Figure 5.1: MOSAIKS versatility makes it the perfect tool for a wide range of applications.

In this chapter we will discuss a new working paper (Proctor et al., in prep.) that explores the question of what can and cannot be reliably predicted from satellite imagery using MOSAIKS. This paper investigates over 100 different outcomes, reporting predictive performance for each using MOSAIKS. We will discuss the results of a selection of these outcomes in detail, and provide a brief overview of the rest. Of course, this list of outcomes is not exhaustive and reported performance can differ substantially across contexts and in particular with varying quality of ground truth data. We show these results as an initial investigation of what might be possible with SIML using MOSAIKS, but encourage users to conduct their own experiments as resulst are likely to differ in new settings. The pre-print of Proctor et al. will be posted here when publicly available.

5.2 One hundred maps

5.2.1 Original publication

In Rolf et al. 2021, the authors tested MOSAIKS on 7 outcomes: forest cover, income, housing price, population density, nighttime luminosity, and elevation. The study area is focused in the continental United States. This is an excellent starting point for understanding the capabilities of MOSAIKS as the data quality is high for a diverse set of outcomes. While the results showed significant promise and demonstrated the potential of MOSAIKS, the true test is in the application to new outcomes and new geographies.

5.2.2 Going global

To test the global applicability of MOSAIKS, across a diverse set of outcomes, there were 2 primary things that needed to happen:

1. The creation of a global set of features

Figure 5.2: Planet Labs visual basemap imagery from quarter 3 of 2019 (left) and 4 of 4,000 MOSAIKS features downloaded from the API (right).
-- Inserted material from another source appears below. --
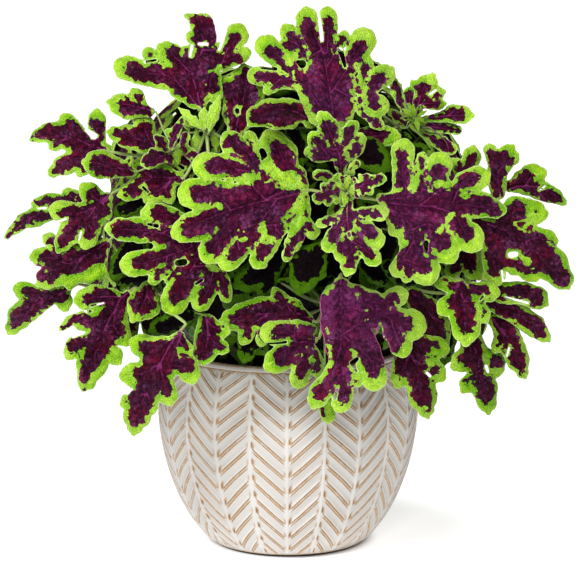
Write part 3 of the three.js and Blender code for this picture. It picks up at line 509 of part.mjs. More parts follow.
// ---- shoots: stem and the stalks of the leaves grown together with it ----------------------
const shoots = {};
for (const [name, pts] of Object.entries(STEMS)) {
  const ground = soilHeight(Math.hypot(pts[0][0], pts[0][1]) + STEM_RADIUS) + STEM_FOOT;
  const rooted = [[pts[0][0], pts[0][1], ground], [pts[0][0], pts[0][1], ground + 8], ...pts.slice(1)];
  let solid = rodSolid(rooted, STEM_RADIUS, 5, STEM_STEPS);
  const wide = [rodSolid(rooted, STEM_RADIUS + GAP + 0.1, 5, STEM_STEPS)];
  const foot = (l) => onRod(rooted, STEM_STEPS, new THREE.Vector3(...l.a)).toArray();
  const joined = [
    ...LEAVES.filter((l) => l.s === name && l.k !== 'leaf').map((l) => makeStalk(l, frontPlace(l), foot(l), STALK_RADIUS * 0.8, 3, 1, YOUNG_POINTS, 2.4)),
    ...FAR_LEAVES.filter((l) => l.s === name).map((l) => makeStalk(byName[l.shape], farPlace(l), foot(l), STALK_RADIUS, 3, 1, FAR_POINTS, 3.2)),
  ];
  for (const j of joined) { solid = solid.add(j.solid); wide.push(j.wide); }
  solid = largest(clearOf(solid, name));
  for (const w of wide) keep(w, name);
  shoots[name] = solid;
}

// ---- blades, from the front of the plant to the back ---------------------------------------
const nodes = {};        // separate leaves
for (const leaf of LEAVES) {
  const young = leaf.k !== 'leaf', place = frontPlace(leaf);
  const blade = makeBlade(leaf, place, young ? YOUNG_POINTS : LEAF_POINTS, young ? 2.4 : 3, young ? YOUNG_LEAF_THICKNESS : LEAF_THICKNESS, 1);
  if (young) {
    shoots[leaf.s] = shoots[leaf.s].add(clearOf(blade.solid, leaf.s));
    keep(blade.wide, leaf.s);
  } else {
    const name = `leaf_${leaf.n}`, stalk = makeStalk(leaf, place, leaf.a, STALK_RADIUS, 3, 2, LEAF_POINTS, 3);
    nodes[name] = largest(largest(clearOf(blade.solid.add(stalk.solid), name)).simplify(SMOOTHING));
    keep(blade.wide, name);
    keep(stalk.wide, name);
  }
}
for (const leaf of FAR_LEAVES) {
  const blade = makeBlade(byName[leaf.shape], farPlace(leaf), FAR_POINTS, 3.2, LEAF_THICKNESS, 1);
  shoots[leaf.s] = shoots[leaf.s].add(clearOf(blade.solid, leaf.s));
  keep(blade.wide, leaf.s);
}

// ---- the object ---------------------------------------------------------------------------
const ceramic = new THREE.MeshStandardMaterial({ color: 0xe8e3da, roughness: 0.45, metalness: 0 });
const soilLook = new THREE.MeshStandardMaterial({ color: 0x2a1d14, roughness: 1, metalness: 0 });
const stemLook = new THREE.MeshStandardMaterial({ color: 0x9fc35a, roughness: 0.6, metalness: 0 });
const leafLook = new THREE.MeshStandardMaterial({ color: 0x4d1433, roughness: 0.55, metalness: 0, side: THREE.DoubleSide });

const coleus = new THREE.Group();
function addMesh(name, solid, material) {
  const mesh = new THREE.Mesh(geometryOf(solid), material);
  mesh.name = name;
  coleus.add(mesh);
}
const pieces = [['pot', potSolid, ceramic], ['potting_soil', soilSolid, soilLook]];
for (const [name, s] of Object.entries(nodes)) pieces.push([name, s, leafLook]);
for (const [name, s] of Object.entries(shoots)) pieces.push([`shoot_${name}`, largest(largest(s).simplify(SMOOTHING)), stemLook]);
// Last clearance pass: a piece that still meets an earlier one is cut back from it by GAP.
const shifts = [[1, 0, 0], [-1, 0, 0], [0, 1, 0], [0, -1, 0], [0, 0, 1], [0, 0, -1]];
pieces.forEach((piece, j) => {
  for (let i = 0; i < j; i++) {
    const other = pieces[i][1];
    if (!boxOf(piece[1]).intersectsBox(boxOf(other))) continue;
    if (piece[1].intersect(other).volume() < 1e-5) continue;
    let s = piece[1];
    for (const d of shifts) s = s.subtract(other.translate(d.map((c) => c * GAP)));
    piece[1] = largest(s.subtract(other));
  }
});
for (const [name, s, look] of pieces) addMesh(name, s, look);

export default coleus;
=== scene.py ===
# A coleus in a bowl-shaped ceramic planter: looks, camera and light.
import math
import bpy
import numpy as np
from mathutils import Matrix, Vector
from mathutils.geometry import delaunay_2d_cdt


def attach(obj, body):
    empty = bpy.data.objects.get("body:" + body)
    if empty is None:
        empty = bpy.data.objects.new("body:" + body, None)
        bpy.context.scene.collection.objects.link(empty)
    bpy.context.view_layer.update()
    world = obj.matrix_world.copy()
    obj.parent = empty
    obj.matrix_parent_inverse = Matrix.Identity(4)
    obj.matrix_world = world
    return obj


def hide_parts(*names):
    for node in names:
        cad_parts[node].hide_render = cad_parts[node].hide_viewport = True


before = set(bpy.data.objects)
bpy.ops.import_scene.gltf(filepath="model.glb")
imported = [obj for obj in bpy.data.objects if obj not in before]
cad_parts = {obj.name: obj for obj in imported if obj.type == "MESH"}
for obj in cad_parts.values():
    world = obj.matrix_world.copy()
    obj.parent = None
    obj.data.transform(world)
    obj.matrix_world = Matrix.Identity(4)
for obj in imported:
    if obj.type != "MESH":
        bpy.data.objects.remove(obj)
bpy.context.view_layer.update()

MM = 0.001
# ---- drafting plane shared with the solid model (mm) --------------------------------------
DIST, SCALE = 2000.0, 2577.0
UNIT = DIST / SCALE
TILT = math.radians(10)
TARGET = np.array([0.0, 0.0, 199.1])
AXR = np.array([1.0, 0.0, 0.0])
AXU = np.array([0.0, math.sin(TILT), math.cos(TILT)])
AXF = np.array([0.0, math.cos(TILT), -math.sin(TILT)])
EYE = TARGET - DIST * AXF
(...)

2. Collecting and curating a large set of outcomes with diversity in spatial structures and categories

Category	Number of Labels	Example Label
Agricultural Assets	5	Agricultural land ownership
Agriculture	16	Maize yield
Built Infrastructure	9	Buildings
Demographics	5	Median age
Education	10	Expected years of schooling
Health	15	Malaria in children
Household Assets	21	Mobile phones
Income	9	Human development index
Natural Systems	8	Tree cover
Occupation	17	Unemployment

Table 5.1: The authors selected 115 variables across 10 categories and set to work testing each in the MOSAIKS system.

With this data in hand, they were able to devise a few simple questions to test:

Which variables can be effectively measured?
What are the most compelling applications?
What are the modes of failure?

5.3 Results

5.3.1 Overall performance

The results of the 100 maps experiment are shown in the scatter plot below (Figure 5.3). Each point in each scatter sub-plot represents a location in the study for a given label. The x-axis is the observed value of the label, and the y-axis is the MOSAIKS-predicted value. The diagonal 45° line in each sub-plot represents perfect prediction. The coefficient of determination (R²) is used here as the primary measure of accuracy.

A few broad insights stand out:

Substantial variation: Even within the same category, we see varying degrees of predictive power. For instance, in the “Agriculture” category, some labels (such as high-level yield averages) are predicted quite accurately, while others (like certain niche crops or management practices) remain more elusive.
Category differences: Some categories have consistently higher R² scores. For instance, “Natural Systems” (e.g., tree cover) often score better because the patterns are more directly visible from above—think of large, contiguous forest areas contrasted with open fields or urban centers. On the other hand, “Occupation” or “Demographics” include variables (like unemployment rates) that are largely socio-economic in nature, requiring more indirect and subtle cues.
Failure cases: A few outcomes show near-random performance, suggesting that the satellite imagery features alone are insufficient to capture their spatial patterns, or that the signals are drowned out by noise (see Failures below).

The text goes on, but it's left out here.